In spite of the differences in the decomposition temperatures of the applied ED, NED, and PHED, the incorporated FRs produced comparable effects on the PA6 thermal stability (
Figure 8c,d). Whilst
Tonset values for PA6/ED, PA6/NED, and PA6/PHED were approximately comparable to each other, as were
Tmax values, both the
Tonset and
Tmax for all three FRs were shifted to temperatures approximately 40 and 50 °C, respectively, lower compared to the
Tonset and
Tmax of the PA6. This indicates that interactions between decomposing FRs and the PA6 matrix promote the heat induced pyrolysis of the PA6. According to the results of the weight difference between the experimental and calculated TG curves (Δ
T, presented in
Figure 8e), the obtained negative curves indicate destabilization of the PA6 during the whole anaerobic pyrolysis [
32,
41]. In the case of the PA6/ED sample, the first derivative curve revealed an additional peak at approximately 302 °C, which preceded the temperature of the maximum in the weight loss rate. In the case of all three PA6/ED, PA6/NED and PA6/PHED, the
Tmax was followed by the additional decomposition step at
Tmax,add (
Figure 8d and
Table S1). The latter are close to
Tmax values of the ED, NED, and PHED, and the residues at
Tmax,add are approximately equal to 10 wt.%, which could be the concentration of the applied FRs. However, our previous results of the TG-FTIR coupled analysis of the PA6/PHED system confirmed releasing of the active phosphorus species during both
Tmax and
Tmax,add. Therefore, interactions between decomposition products of FRs and PA6 led to the formation of the primary char, which underwent further decomposition during the second pyrolysis step. As all three FRs have a dominant gas-phase mode of action, the residues at the end of the forced heat induced pyrolysis process are rather low. However, the residues of the PA6/ED, PA6/NED, and PA6/PHED were two times higher than that of the PA6. Based on these results, it can be assumed that all three used FRs will promote the PA6 decomposition during the forced flaming combustion, but during the limited contact time with the flame, the released gas-phase radical scavengers from decomposing FRs could effectively quench the combustible radicals.

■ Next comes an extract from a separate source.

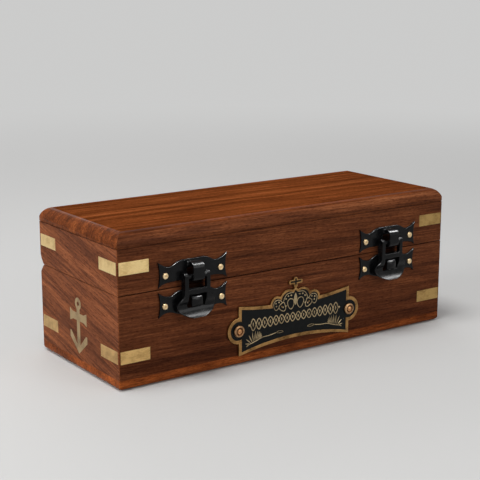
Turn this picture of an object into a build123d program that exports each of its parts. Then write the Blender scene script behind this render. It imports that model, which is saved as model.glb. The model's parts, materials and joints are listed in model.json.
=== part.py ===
from build123d import *
from math import hypot, sqrt
import os

# Small wooden instrument box: mitred rosewood walls with flush brass strips at the corners, a
# hinged lid with a bevelled back edge, black iron hasp latches, a nameplate and padded cradles.
# Millimetres. The origin is the middle of the underside, +X runs along the front from left to
# right, +Y from the front to the back and +Z up. The lid is closed and both hasps hang down.

# Wooden case
case_length = 217.0
case_depth = 85.0
case_height = 80.0
wall_thickness = 10.0
top_panel_thickness = 8.0
bottom_panel_thickness = 5.5
parting_height = 48.7
parting_gap = 0.3
top_edge_radius = 7.2
bottom_edge_radius = 3.0
corner_ease = 0.8

# Bevels along the back edge, which let the lid fall open past upright
back_bevel_depth = 4.0
lid_bevel_height = 9.0
base_bevel_height = 5.0

# Flush brass strips at the corners
strip_height = 6.6
strip_thickness = 1.0
long_strip_length = 17.0
end_strip_length = 17.4
long_strip_margin = 0.8
end_strip_margin = 1.4
base_strip_height = 17.1
lid_strip_rise = 1.875  # above the middle of the lid's walls

# Inlaid brass anchor on the left end
anchor_bottom = 8.5
anchor_height = 30.4
anchor_shank_width = 3.5
anchor_stock_width = 18.4
anchor_stock_height = 20.0
anchor_stock_thickness = 4.2
anchor_stock_tip = 6.6
anchor_stock_flare = 2.8
anchor_stock_end = 0.6
anchor_crown = 5.2
anchor_fluke_spread = 9.4
anchor_fluke_height = 11.2
anchor_fluke_tip = 3.6
anchor_fluke_width = 1.5
anchor_ring_radius = 3.3
anchor_eye_radius = 1.1
anchor_thickness = 1.0

# Nameplate
plate_nail_height = 19.1
plate_half_width = 37.5
plate_rise = 13.2
plate_drop = 13.9
plate_waist = 3.0
plate_arch = 4.1
plate_ear_radius = 7.0
plate_thickness = 1.2
plate_rim = 1.9
crest_rim = 1.2
crest_lobe_spread = 12.4
crest_lobe_radius = 4.4
crest_lobe_height = 2.2
crest_arch_spread = 4.6
crest_arch_radius = 6.2
crest_arch_height = 3.0
crest_peak = 10.6
crest_shoulder_drop = 2.6
crest_point_width = 3.0
crest_point_height = 1.9
finial_width = 2.6
finial_height = 5.6
finial_root = 0.8
finial_arm_span = 9.2
finial_arm_width = 2.2
finial_arm_height = 3.1
finial_rounding = 0.9
plate_recess = 0.35
enamel_thickness = 0.2
plate_nail_radius = 3.2
plate_nail_rise = 1.6

# Latches
latch_margin = 43.0
latch_sheet = 1.2
latch_half_width = 20.7
latch_tip_hollow = 1.1
lid_plate_height = 13.6
lid_plate_lift = 0.8
lid_plate_crown = 5.6
lid_plate_dip = 3.0
lid_plate_foot = 11.4
lid_plate_foot_rise = 2.6
catch_plate_height = 13.6
catch_plate_drop = 1.1
catch_plate_crown = 6.2
catch_plate_dip = 2.9
catch_plate_foot = 6.2
catch_plate_foot_rise = 2.3
tongue_width = 6.6
tongue_slot_gap = 0.35
hood_reach = 7.0
hood_radius = 3.5
hood_height = 9.5
catch_radius = 2.5
hasp_pivot_height = 5.5
hasp_bar_radius = 1.25
hasp_play = 0.3
hasp_front = 5.5
hasp_back = 1.6
hasp_lug_rise = 2.2
hasp_lug_drop = 2.0
hasp_waist = 0.9
hasp_half_width = 7.6
hasp_window_half_width = 5.3
crossbar_drop = 9.2
crossbar_height = 2.8
catch_tip_drop = 15.7
catch_clearance = 0.35
snap_gap = 0.5
lip_drop = 21.2
lip_half_width = 11.3
lip_reach = 7.3

# Nails and screws
nail_head_radius = 1.6
nail_head_rise = 0.8
nail_head_taper = 0.35
nail_shank_width = 1.2
nail_length = 7.0
nail_point = 1.0
nail_tip_width = 0.1
shank_clearance = 0.05
lid_nail_spacing = 33.0
catch_nail_spacing = 34.0
lid_nail_height = 6.9
catch_nail_drop = 8.7
screw_head_radius = 1.5
screw_shank_radius = 0.7
screw_length = 6.0
screw_head_depth = 0.63
screw_spacing = 16.0

# Butt hinges in the back rims
hinge_margin = 43.5
hinge_length = 26.0
hinge_inset = 3.3
leaf_reach = 6.2
leaf_thickness = 0.9
leaf_gap = 0.1
barrel_radius = 1.9
hinge_pin_radius = 0.8
pin_clearance = 0.05
knuckle_gap = 0.15
barrel_clearance = 0.3

# Lining and cradles
velvet_thickness = 1.2
pad_thickness = 3.0
lining_below_rim = 0.8
cradle_margin = 56.5
cradle_thickness = 16.0
cradle_height = 23.3
cradle_velvet = 1.0
saddle_floor = 4.8
wide_saddle_radius = 24.5
narrow_saddle_radius = 21.0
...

In the stage before flaming combustion occurs, the material is exposed to heat and chemically reacts with oxygen. Additionally, after flameout, the residue undergoes a thermo-oxidative decomposition [
42]. When heat-induced decomposition is supported by oxygen, decomposition products chemically react with oxygen, which consequently shifted the initial decomposition temperatures to lower values for PA6, and PA6/ED, PA6/NED and PA6/PHED (
Figure 9a,b, and
Table S2) in comparison to those in the anaerobic pyrolysis. Similarly, as during the pyrolysis, the incorporated ED, NED, and PHED accelerated the start of the decomposition. Furthermore, the air environment caused shifting of the PA6’s
Tmax to a lower value, which corresponds to the
Tmax1. However, the
Tmax1 values for the PA6/ED, PA6/NED, and PA6/PHED remained almost the same as the
Tmax values during the anaerobic pyrolysis. This may indicate that phosphorus radical scavengers emerging from decomposing FRs retarded the gas-phase oxidation reactions. This finding is also supported by the reduced weight loss rates for PA6/ED, PA6/NED, and PA6/PHED during the first decomposition step in comparison to that of the PA6, as well as by the results of the DSC analysis conducted simultaneously with thermo-oxidative decomposition (
Figure 9c).
The latter indicates the endothermic heat effects during the first decomposition step in the case of the PA6/ED and PA6/PHED. Oxygen-assisted decomposition at higher temperatures of the char formed during the first decomposition step further led to the oxidation of residue to volatiles. Whilst this step for PA6 ended at about 600 °C with almost no residue, the incorporated FRs increased thermo-oxidative stability of the char, which resulted in extended char oxidation up to approximately 720 °C and increased char residue up to 8.6 wt.% at 600 °C. The results of the weight difference between the experimental and calculated TG curves (Δ
T, presented in
Figure 9d) confirmed stabilization of the PA6/ED, PA6/NED, and PA6/PHED systems above 450 °C, which resulted in the approximately 50% higher residues at 500 °C in comparison to that of the PA6.